Apparently in that paper, Hughes and O'Donnell describe a means of
introducing nondeterminism in a pure, referentially transparent,
functional notation, through the use of some type of sets where in
some sense each set is represented by a single element chosen from the
set. Can someone outline how that works, or point to (or publish) a
copy of the paper online?
> Apparently in that paper, Hughes and O'Donnell describe a means of
> introducing nondeterminism in a pure, referentially transparent,
> functional notation, through the use of some type of sets where in
> some sense each set is represented by a single element chosen from the
> set. Can someone outline how that works, or point to (or publish) a
> copy of the paper online?
This may be the "stupid answer" but maybe it was elaborating on what is now
the "list monad", i.e. the type list when inserted in the typeclass "monad"
in haskell?
V.
> This may be the "stupid answer" but maybe it was elaborating on what
> is now the "list monad", i.e. the type list when inserted in the
> typeclass "monad" in haskell?
Disclaimer: the following reflects my current understanding of monads in
general and the List monad in particular.
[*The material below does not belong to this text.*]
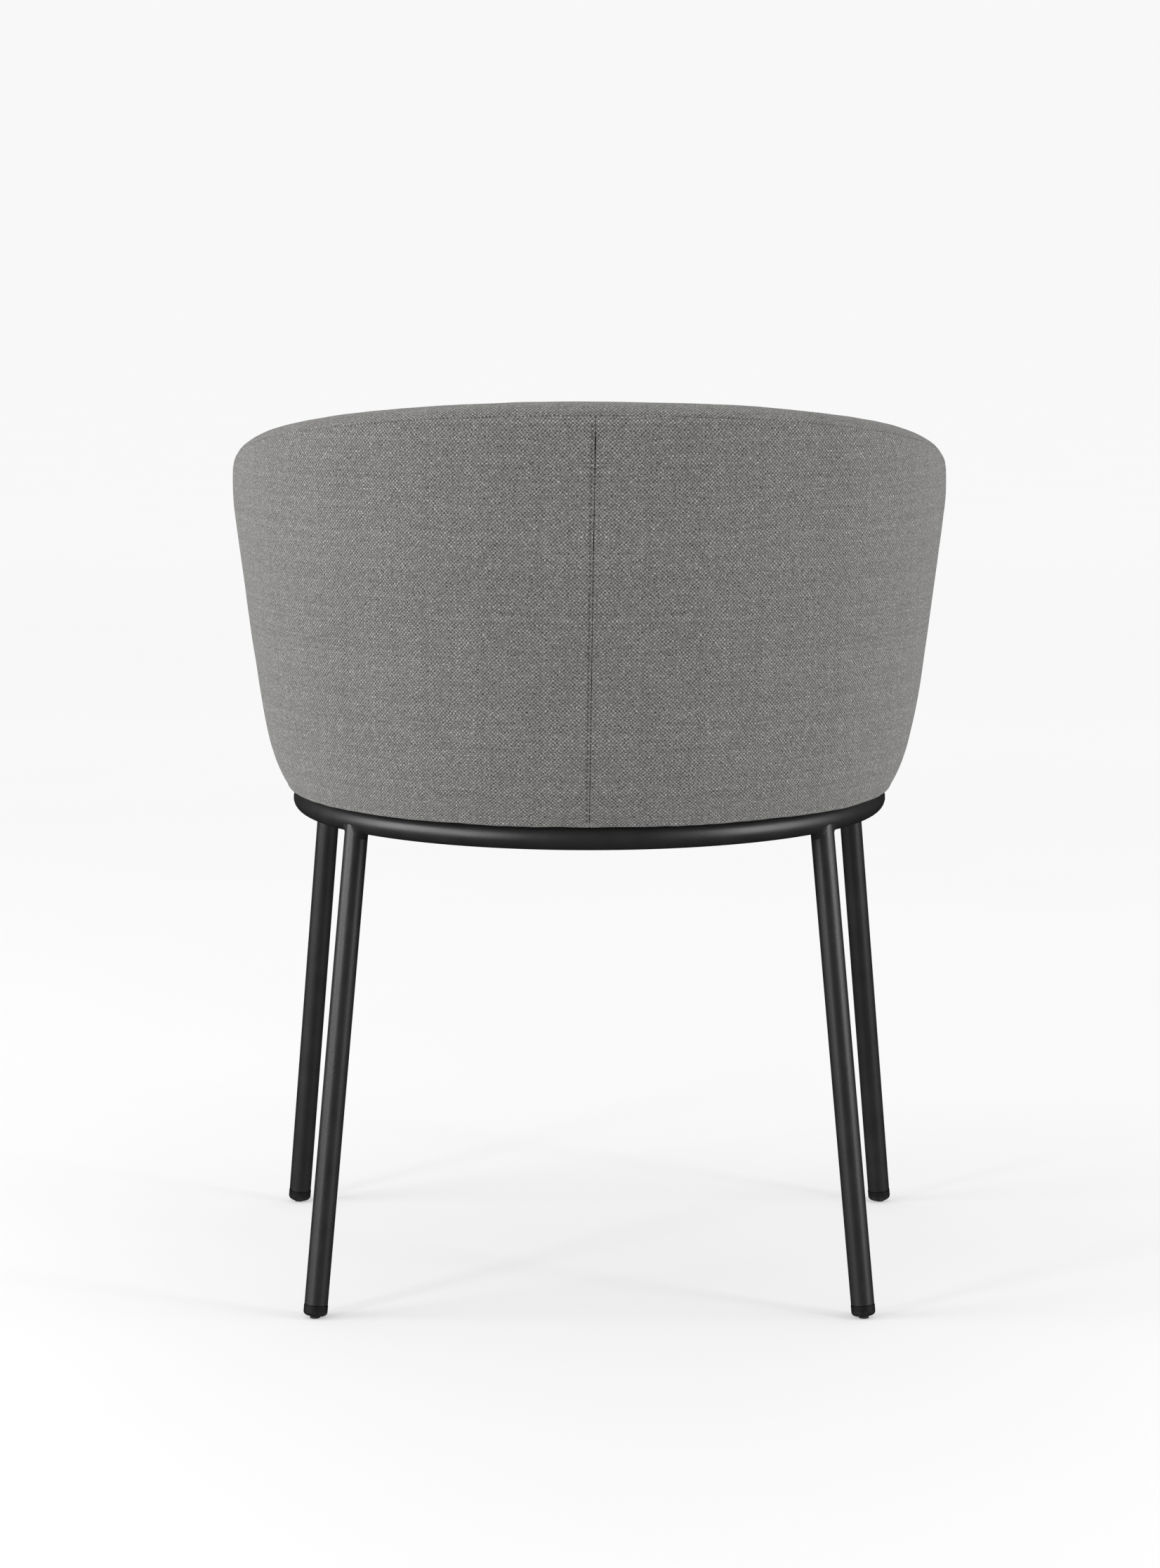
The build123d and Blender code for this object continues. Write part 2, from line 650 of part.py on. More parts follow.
PIPING_HIGH_Z = CUSHION_HIGH - PIPING_R
PIPING_LOW_Z = CUSHION_LOW + PIPING_R


def piping(z):
    """Welt cord round the cushion."""
    with BuildLine(Plane.XY.offset(z)) as path:
        cushion_outline(0.0)
    with BuildPart() as cord:
        with BuildSketch(Plane(origin=(CUSHION_HALF, ARC_Y, z), z_dir=(0, 1, 0))):
            Circle(PIPING_R)
        sweep(path=path.wires()[0])
    return cord


cushion_piping_top = piping(PIPING_HIGH_Z)
cushion_piping_bottom = piping(PIPING_LOW_Z)

with BuildPart() as cushion_boxing:
    with BuildSketch(Plane.XY.offset(PIPING_LOW_Z + PIPING_R + LAYER_GAP)):
        with BuildLine():
            cushion_outline(0.0)
        make_face()
        with BuildLine():
            cushion_outline(COVER)
        make_face(mode=Mode.SUBTRACT)
    extrude(amount=PIPING_HIGH_Z - PIPING_LOW_Z - 2 * (PIPING_R + LAYER_GAP))

with BuildPart() as cushion_top:
    with BuildSketch(Plane.XY.offset(CUSHION_HIGH + LAYER_GAP)):
        with BuildLine():
            cushion_outline(0.0)
        make_face()
    extrude(amount=COVER)

with BuildPart() as cushion_base_cloth:
    with BuildSketch(Plane.XY.offset(CUSHION_LOW - LAYER_GAP - DUST_COVER)):
        with BuildLine():
            cushion_outline(COVER)
        make_face()
    extrude(amount=DUST_COVER)

# ---------------------------------------------------------------- the finished pieces
pieces = {
    "seat_ring": seat_ring,
    "leg_welds": leg_welds,
    "mounting_tabs": mounting_tabs,
    "flat_washers": flat_washers,
    "spring_washers": spring_washers,
    "mounting_bolts": mounting_bolts,
    "t_nuts": t_nuts,
    "seat_board": seat_board,
    "back_shell": back_shell,
    "front_rail": front_rail,
    "shell_screws": shell_screws,
    "rail_screws": rail_screws,
    "dust_cover": dust_cover,
    "staples": staples,
    "outer_foam": outer_foam,
    "inner_foam": inner_foam,
    "front_foam": front_foam,
    "deck_foam": deck_foam,
    "seat_foam": seat_foam,
    "outer_cover_left": outer_cover_left,
    "outer_cover_right": outer_cover_right,
    "inner_cover": inner_cover,
    "front_cover": front_cover,
    "cushion_top": cushion_top,
    "cushion_boxing": cushion_boxing,
    "cushion_piping_top": cushion_piping_top,
    "cushion_piping_bottom": cushion_piping_bottom,
    "cushion_base_cloth": cushion_base_cloth,
}
for corner in LEG_TOPS:
    pieces[f"{corner}_leg"] = legs[corner]
    pieces[f"{corner}_foot"] = feet[corner]

os.makedirs("parts", exist_ok=True)
for name, piece in pieces.items():
    piece.part.label = name
    export_step(piece.part, f"parts/{name}.step")
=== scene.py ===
import math

import bmesh
import bpy
import numpy as np
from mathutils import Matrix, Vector, noise
from mathutils.bvhtree import BVHTree
from mathutils.kdtree import KDTree


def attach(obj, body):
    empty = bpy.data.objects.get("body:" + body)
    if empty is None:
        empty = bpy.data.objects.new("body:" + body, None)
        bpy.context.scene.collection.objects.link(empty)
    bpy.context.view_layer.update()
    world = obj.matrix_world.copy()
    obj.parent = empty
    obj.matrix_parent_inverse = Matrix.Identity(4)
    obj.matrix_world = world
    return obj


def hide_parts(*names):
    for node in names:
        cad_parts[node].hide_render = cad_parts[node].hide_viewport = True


# Looks of the upholstered tub dining chair, in metres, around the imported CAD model. The wall, the
# cushion and the cloth repeat the CAD's formulas: "offset" is outwards from the centreline of the
# seat ring, "along" is the distance round the ring from the middle of the back, negative on -X,
# and "rim" is the height of the top of the wall there.

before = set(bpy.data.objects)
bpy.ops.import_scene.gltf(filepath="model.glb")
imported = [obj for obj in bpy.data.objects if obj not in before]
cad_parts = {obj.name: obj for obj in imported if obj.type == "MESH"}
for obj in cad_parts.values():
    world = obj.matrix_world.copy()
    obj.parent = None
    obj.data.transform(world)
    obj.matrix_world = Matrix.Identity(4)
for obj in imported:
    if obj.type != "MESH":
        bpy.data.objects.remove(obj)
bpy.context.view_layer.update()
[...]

Any corrections,
clarifications and rectifications appreciated.
Which, essentially, means that you simulate nondeterminism by evaluating
all possible results and storing them in a list (the "monad" bit just
refers to a specific way of implementing this - an elegant way, but it's
essentially still "just implementation").
Regards,
Jo
--
Currently looking for a new job.
> you simulate nondeterminism by evaluating
> all possible results and storing them in a list
of course you meant "by storing all possible results in a list" since you
don't evaluate them, you know but others might misunderstand:
Prelude> [1,2] >>= (\ x -> [x,x])
[1,1,2,2]
Prelude> [undefined] >>= (\ x -> [x]) >> [3]
[3]
Bye
Vincenzo
The way it works is pretty straight-forward, really. Each function
is declared to return a set of results. At the very top level, even
the main function is declared to return a set of results. However,
the system won't try to compute every element in the set returned from
the main function; it will just compute a single element of the set.
The set ADT provides operations to convert a value into a singleton set,
to take the union of two sets, and map a function over every element of a
set to give you a new set, but it provides no way to test to see whether a
particular value is in a set. As a result of this, the representation of
these sets doesn't need to hold all the elements, just a single element.
System functions whose behaviour is nondeterministic can be modelled as
returning the set of all possible results that they might return,
and all the usual mathematical principlces of functional programming can
be applied when reasoning about these functions; but the actual
implementation of such functions only needs to compute a single value,
not the set of all possible values.
See also my mail to the Haskell mailing list
<http://www.dcs.gla.ac.uk/mail-www/haskell/msg00560.html> which
gives some concrete Haskell code for the NDSet ADT, shows how it can
be made an instance of the Monad class, and suggests how it can be used
for modelling the nondeterminism that arises when catching exceptions.
(This nondeterminism arises because the order of execution is unspecified.
That implies that in cases where the code being executed might throw
more than one exception, it is unspecified which of these exceptions
will occur.)
--
Fergus Henderson <f...@cs.mu.oz.au> | "I have always known that the pursuit
The University of Melbourne | of excellence is a lethal habit"
WWW: <http://www.cs.mu.oz.au/~fjh> | -- the last words of T. S. Garp.
>Vincenzo aka Nick Name wrote:
>
>> This may be the "stupid answer" but maybe it was elaborating on what
>> is now the "list monad", i.e. the type list when inserted in the
>> typeclass "monad" in haskell?
No, it was not.
There are two common ways of using nondeterminism: committed choice
nondeterminism, where you may have a set of results, but you only want
to find a single member of that set, and all-solutions nondeterminism,
where you may need to find all solutions. The Hughes and O'Donnell
paper is about a way to model committed choice nondeterminism.
Modelling committed choice nondeterminism is important, because some
important operations are inherently nondeterministic unless the system
is overspecified, and yet cannot reasonably be implemented in a way that
returns all possible solutions. For example, merging the outputs of
two concurrently executing threads in the order in which those outputs
are generated is nondeterministic, unless the language specifies in
detail the exact thread scheduling policy and also the relative time
that each language operation takes, which would essentially prevent
any optimization; and we certainly don't want to compute every possible
interleaving -- we just want to compute the particular interleaving
based on the order in which the values happened to be output.